When I don’t know who I am? Am I not playworker? No, it’s not this. When I don’t know/realise that I’m part of everything, I serve, because that’s what I can do, must do, just do. When I do know that I’m part of everything . . . well, I found this following story in my play writings:
Notebook, February:
I’m sitting cross-legged on the mat in the middle of the main room, waiting for the rest of the children to arrive. When they do, they put their stuff in the cloakroom, as usual, and – as they pass me on their way to the other side of the room – a couple of the children ruffle my hair without saying a word. It is a hello, but also more.

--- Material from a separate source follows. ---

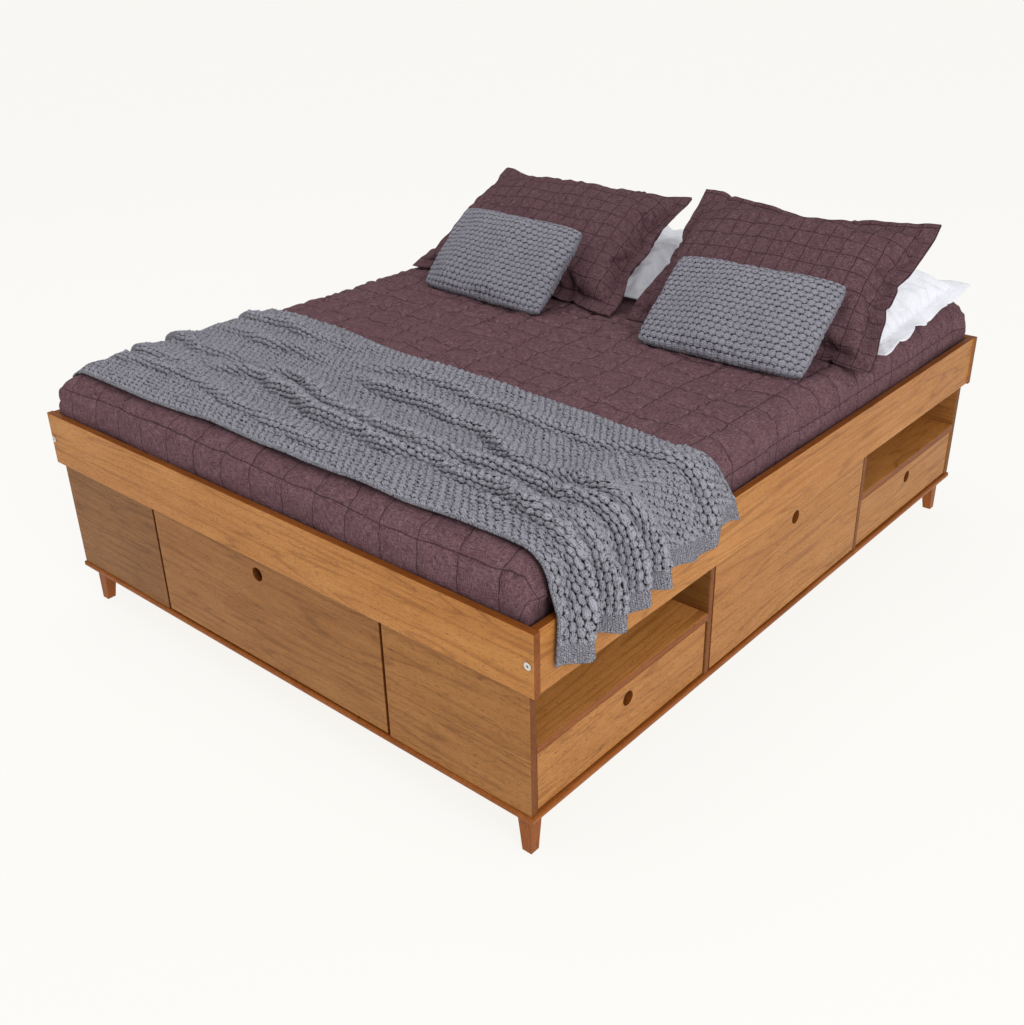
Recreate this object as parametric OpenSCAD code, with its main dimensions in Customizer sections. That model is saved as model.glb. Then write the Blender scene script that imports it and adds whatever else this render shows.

In Buddhist thinking (I came across the following, somewhere, once, and as I’m prone to do, logged it in my memory but forgot where it came from), the concept of egolessness is not about ‘going beyond the ego’; rather, we realise that there is no ego to start with.
If we strip away the thought of ego, the Universe can flow through all. Being conscious, egoless, connects us with the essentialness (or whatever we term it, in the here and now of where we are each at) of others.

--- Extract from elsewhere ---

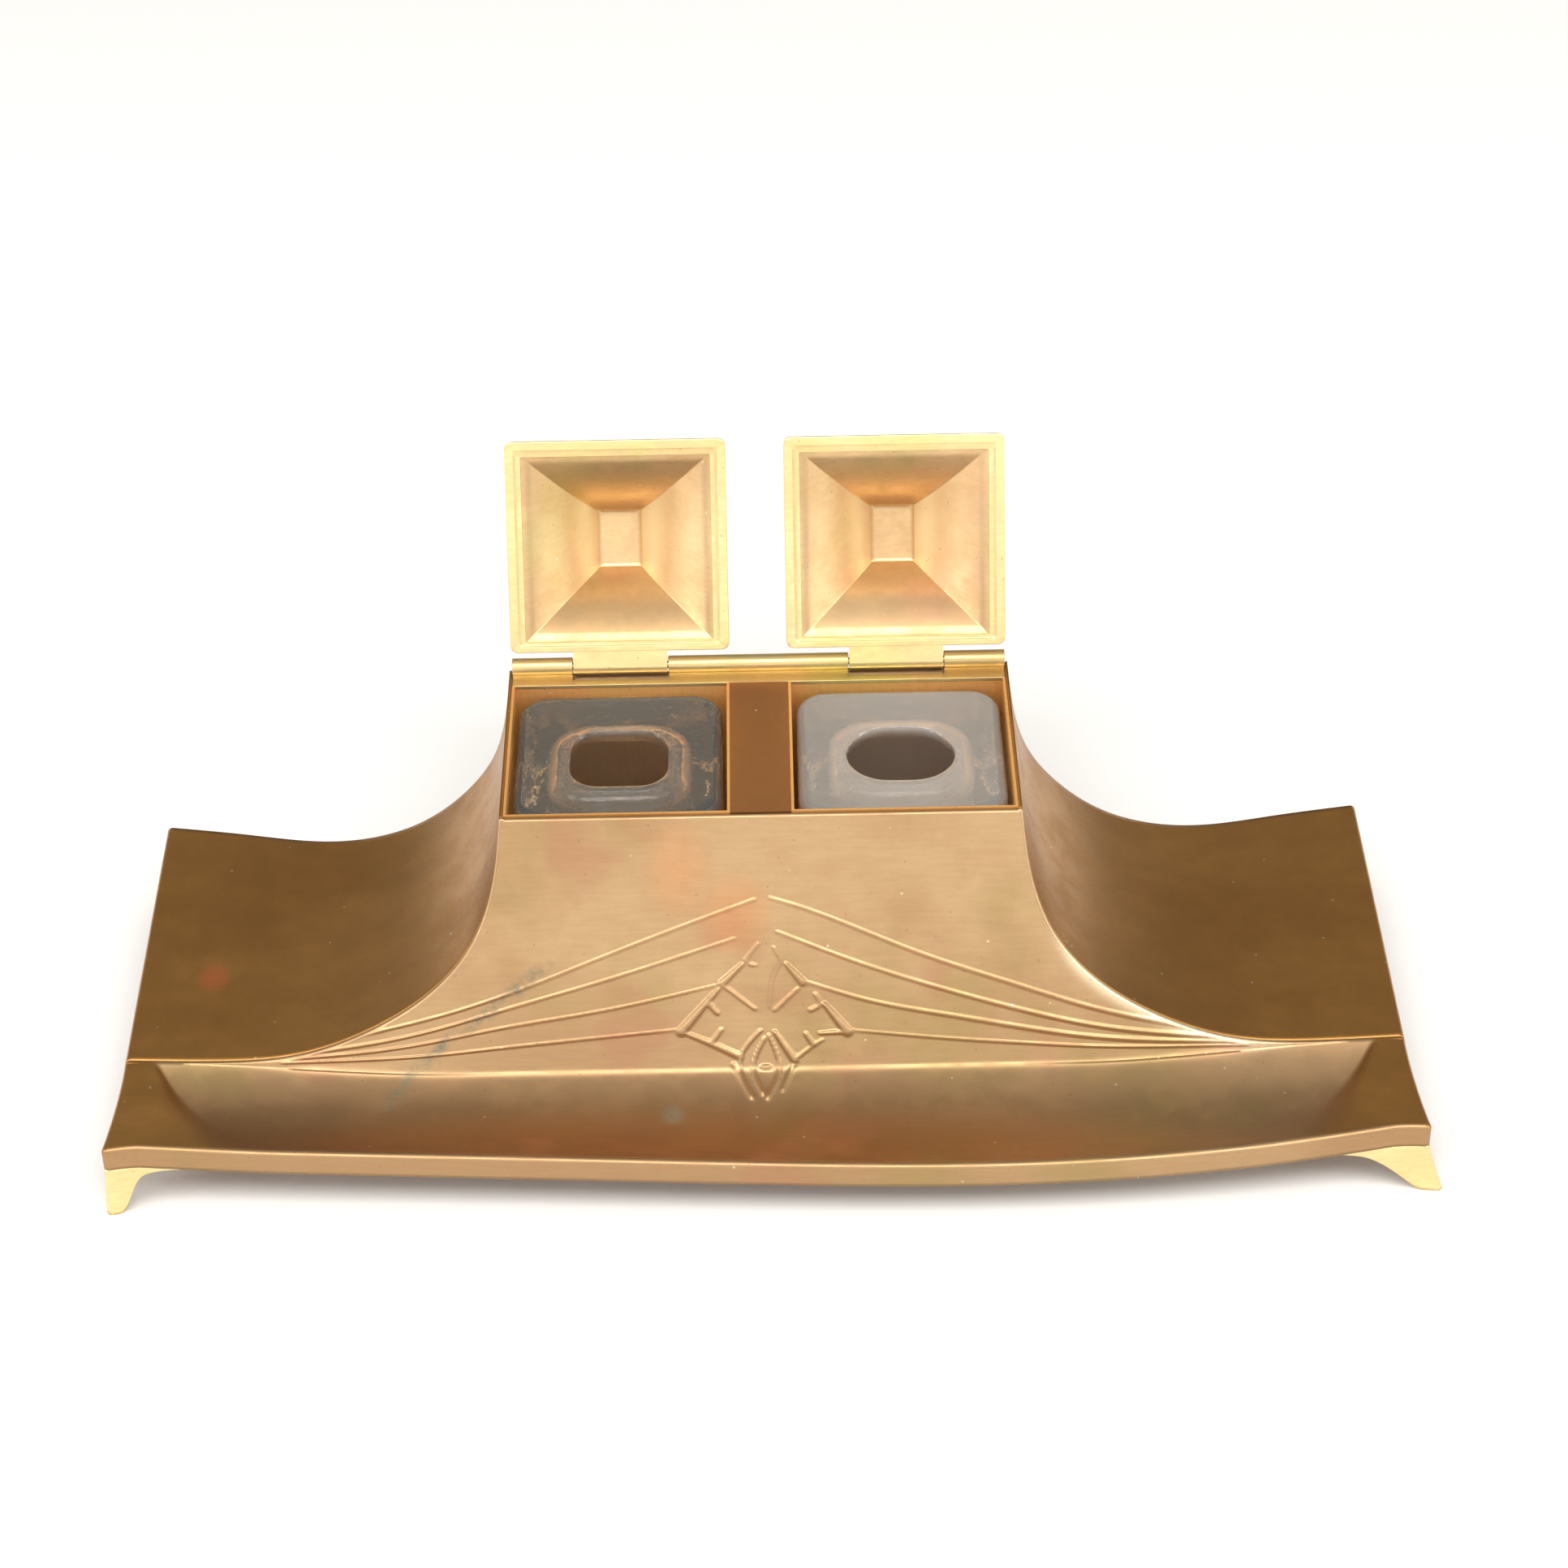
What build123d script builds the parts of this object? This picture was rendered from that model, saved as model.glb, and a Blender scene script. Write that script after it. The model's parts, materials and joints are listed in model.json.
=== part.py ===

Samadhi, from the Sanskrit, is (according to the great Wiki in the sky): ‘a higher level of concentrated meditation . . . a non-dualistic state of consciousness in which the consciousness of the experiencing subject becomes one with the experienced object, and in which the mind becomes still . . .’
Egolessness, Samadhi, could all be perceived as irrational, I suppose; though we think we live in a rational material world, seeking concrete proofs, we forget to know. I’m not talking about knowing stuff; I’m talking about the knowing that happens when you’re conscious, clear, open, at one.
So, I was conscious, clear, and the children ruffled my hair without words, knowing, I felt, and they went on their way to the other side of the room, and the moment that is became the moment that was. I knew who I was, I think. When I’m not so sure, I serve, because that is what I just do. It isn’t about me. I think.